After weeks of pressure and indecision, yesterday the Government announced that face coverings will be mandatory in shops and supermarkets from July 24, with a fine of up to £100 for anyone who doesn’t comply.

As often in the Coronavirus crisis, the UK has been accused of being an outlier in its approach to controlling the virus. Without further ado, ConservativeHome takes a look at how its face mask policy compares to other countries’.

Scotland, Wales and Northern Ireland

Throughout the pandemic, the devolved administrations have had different strategies in managing Covid-19, with face coverings being one area of disagreement. In Scotland, people have had to wear them in shops since July 10, with fines if they do not follow the rules.

In Wales and Northern Ireland, on the other hand, shoppers are not required to wear face masks, but it is understood that this situation is under review.

France

The country requires anyone over the age of 11 years to wear face masks, with travellers who fail to comply charged up to €135 (£121). Many supermarkets and shops now ask customers to wear them, but they will be made compulsory in all enclosed public spaces from August 1 – with the aforementioned fine applicable to anyone who violates the rules.

Germany

Face coverings in the country have been mandated on public transport and in shops since April 27, with Berlin and Schleswig-Holstein the last regions to enforce compulsory masks on April 29. In the German state of Thuringia, masks are required in the workplace. Very young children are exempt from the rules, but the age at which they are mandated to wear a mask differs by state.

Italy

People have been required to wear masks in specific enclosed spaces, such as restaurants, shops and public transport, since May 4. In restaurants, they must be worn when people enter the venue and any time they leave their table. Several regional authorities, such as Lombardy and Piedmont, have made masks compulsory in all public spaces.

Greece

Everyone has to wear masks on public transport and they are compulsory in hospitals and other medical facilities, as well as in lifts. Greece also made them compulsory in shops, but the measures have since been relaxed, although shop staff are still required to wear them.

Spain

Face masks are mandatory for anyone over the age of six if they’re not able to keep the required social distance of 1.5 metres.
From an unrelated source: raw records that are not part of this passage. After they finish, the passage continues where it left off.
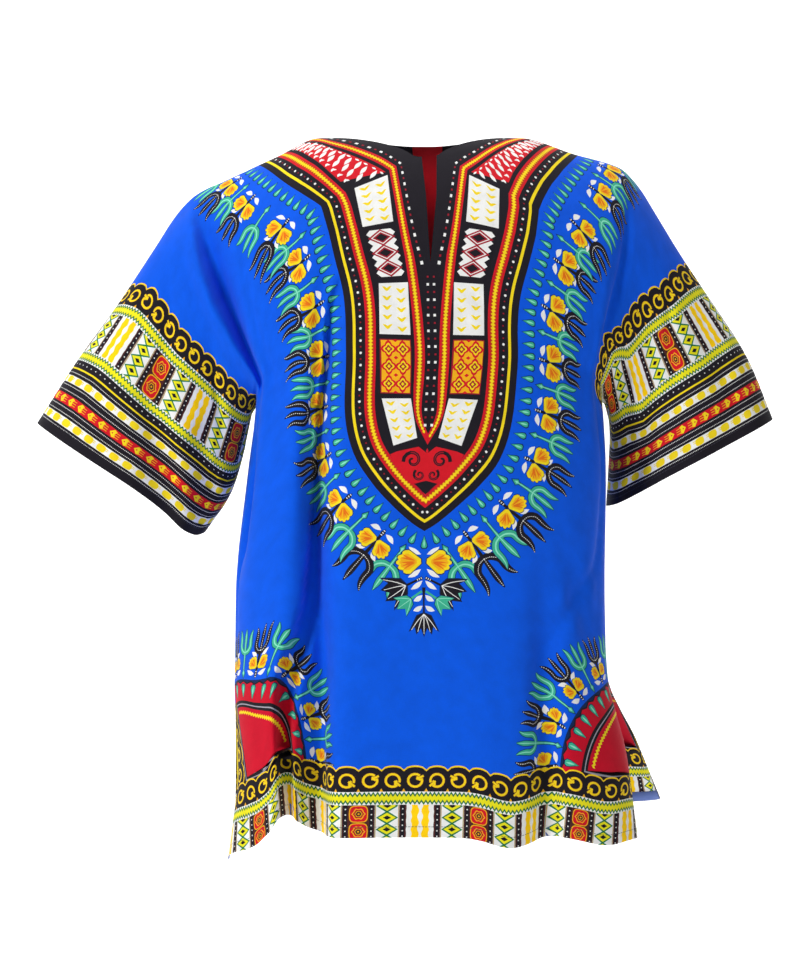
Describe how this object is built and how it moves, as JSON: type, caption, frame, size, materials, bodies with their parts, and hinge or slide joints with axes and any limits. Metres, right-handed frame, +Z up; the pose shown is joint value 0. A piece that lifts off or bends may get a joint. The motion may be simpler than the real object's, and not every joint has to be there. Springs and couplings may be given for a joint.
{
  "type": "dashiki shirt",
  "caption": "Loose pullover shirt with a boat neck, V slit, elbow-length kimono sleeves and open side slits, filled out as when worn.",
  "frame": {"origin": "between the shoulders at the neck opening, where the wearer's shoulders carry the shirt", "axes": "+Z up, front faces -Y, +X towards the wearer's left sleeve"},
  "size_m": [0.7944, 0.2564, 0.7684],
  "materials": {
    "printed_cotton": "plain woven cotton, wax-print style, matt"
  },
  "bodies": {
    "root": {"front": "printed_cotton", "back": "printed_cotton", "sleeve_left": "printed_cotton", "sleeve_right": "printed_cotton"}
  },
  "joints": []
}
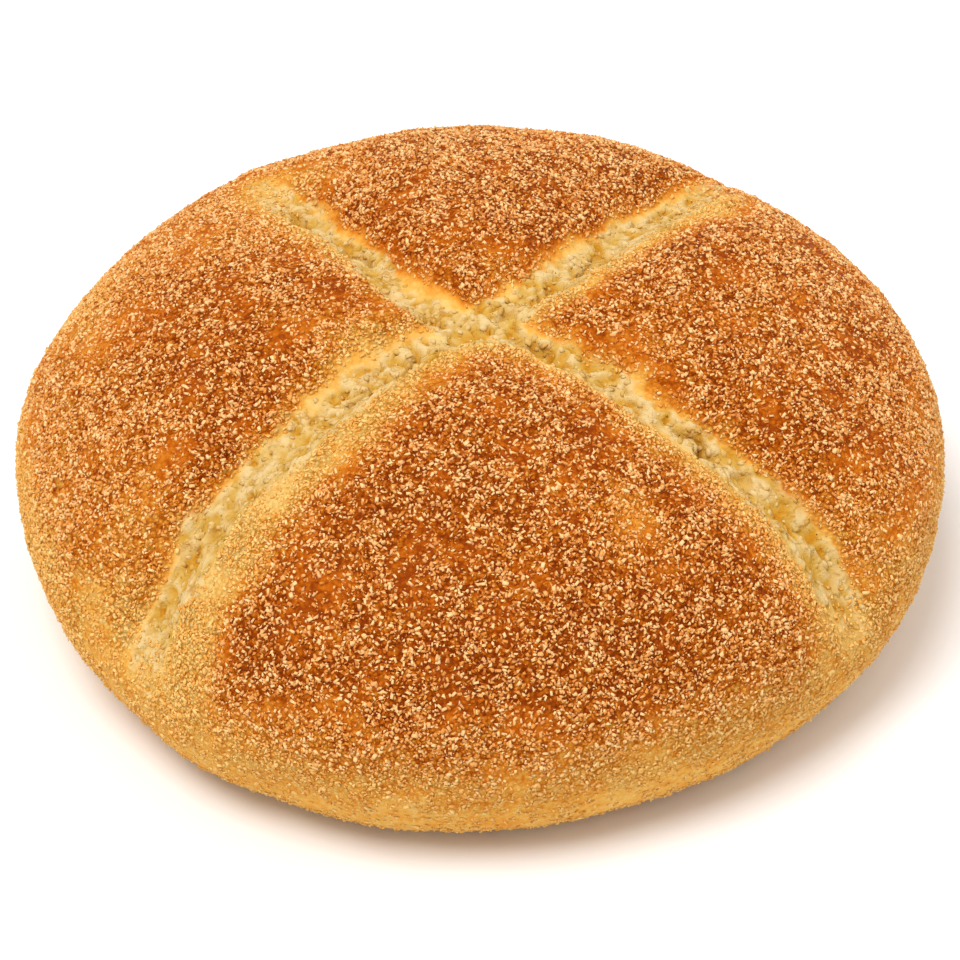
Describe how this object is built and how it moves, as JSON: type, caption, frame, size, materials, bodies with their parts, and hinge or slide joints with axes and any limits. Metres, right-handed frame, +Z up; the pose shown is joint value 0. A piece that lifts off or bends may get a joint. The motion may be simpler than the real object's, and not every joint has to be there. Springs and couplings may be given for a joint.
{
  "type": "bread roll",
  "caption": "Round bread roll, flat underneath, its brown dusted crust split by a deep cross that shows pale torn crumb.",
  "frame": {"origin": "centre of the roll's outline, on the flat underside", "axes": "+Z up out of the crown; -Y towards the camera of the picture; the arms of the cross lie between the X and Y axes"},
  "size_m": [0.1116, 0.1103, 0.0442],
  "materials": {
    "baked_crust": "matt baked crust, reddish brown on the pillows, golden at the sides and pale yellow in the cut, rough with semolina grit"
  },
  "bodies": {
    "root": {"bread_roll": "baked_crust"}
  },
  "joints": []
}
Some regional authorities have implemented tougher rules in regards to face coverings, so that they are required in public regardless of social distancing measures.

Catalonia

After a surge of new Coronavirus cases in Spain’s autonomous region, face masks are mandatory in public for anyone aged over five. People who are caught without one, even if they engage in social distancing, can be charged €100 (£90).

Turkey

Face masks are compulsory in crowded places, such as markets, hairdressers and barber shops, as well as public transport. Bodrum, Marmaris and Istanbul, some of Turkey’s most popular tourist destinations, have made masks compulsory at all times outside of the home, such as on beaches, in parks and in restaurants.

East Asia

For many countries in Asia, such as mainland China, Japan, South Korea, Hong Kong and Taiwan, there is a strong culture of mask wearing, partly as a result of previous health crises.

China has forced its citizens to wear masks in all public spaces since the beginning of the Coronavirus outbreak last year, and anyone who doesn’t comply can be fined, banned from subways shops, offices and banks, or even arrested.

In Singapore, it’s compulsory to wear face masks outside or be fined around £170.

And in Taiwan masks are seen as a form of social etiquette – used to protect others while out and about. Its government has been one of the most proactive at obtaining masks during the Covid-19 crisis, partly due to lessons from the Sars outbreak.

India

India, which has almost 880,000 cases of Coronavirus, and over 23,000 fatalities, has recently made face masks compulsory to wear out and about in most big cities. The police now hand out fines of 500-rupee (£5.29) for violations.

Russia

Due to the country’s nine time zones, there are different rules on face masks for different destinations. Moscow has mandatory guidelines on wearing masks and gloves in its public spaces, although people are only recommended to wear these on the streets. Police also enforce mask wearing in shops and public transport.